I quite like the sound of the home hairdresser though, as I don't like having it blowdried and that would save walking around with wet crappy looking hair.


----------



## astral (Jan 6, 2008)

Geri said:
			
		

> Coldharbour Road is Redland, isn't it? Bit tricky for me to get though, Gloucester Road is do-able though as I could combine it with visits to friends who live there.



Yes, but it's very walkable from Gloucester Road, just up Cranbrook Road.


----------



## Geri (Jan 6, 2008)

That's miles!

I think I am going to get it done in BHS.


----------



## astral (Jan 6, 2008)

Geri said:
			
		

> That's miles!
> 
> I think I am going to get it done in BHS.

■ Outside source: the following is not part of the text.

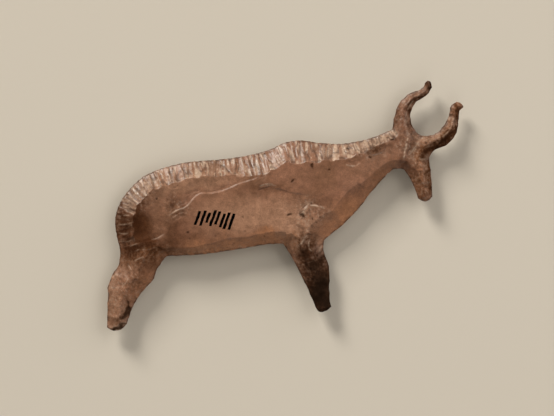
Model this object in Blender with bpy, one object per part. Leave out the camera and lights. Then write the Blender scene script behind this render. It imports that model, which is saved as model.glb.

No it's not.  You big girl's blouse


----------



## kalidarkone (Jan 6, 2008)

I have just texted my mate for the number of the home hairdressers.


----------



## butterfly child (Jan 10, 2008)

Geri said:
			
		

> Coldharbour Road is Redland, isn't it? Bit tricky for me to get though, Gloucester Road is do-able though as I could combine it with visits to friends who live there. When I had very short hair, I used to go the Arches, which is a men's barber and they would shave it for me.
> 
> I quite like the sound of the home hairdresser though, as I don't like having it blowdried and that would save walking around with wet crappy looking hair.



You wouldn't like my hairdresser then, he wouldn't do you unless you had a blowdry. It enables him to finish it, it aint finished in his eyes if it's still wet..


----------



## Geri (Jan 11, 2008)

I've had it done now  I have a shortish, funky bob. 

I got so many compliments at work, my head swelled to twice it's size!


----------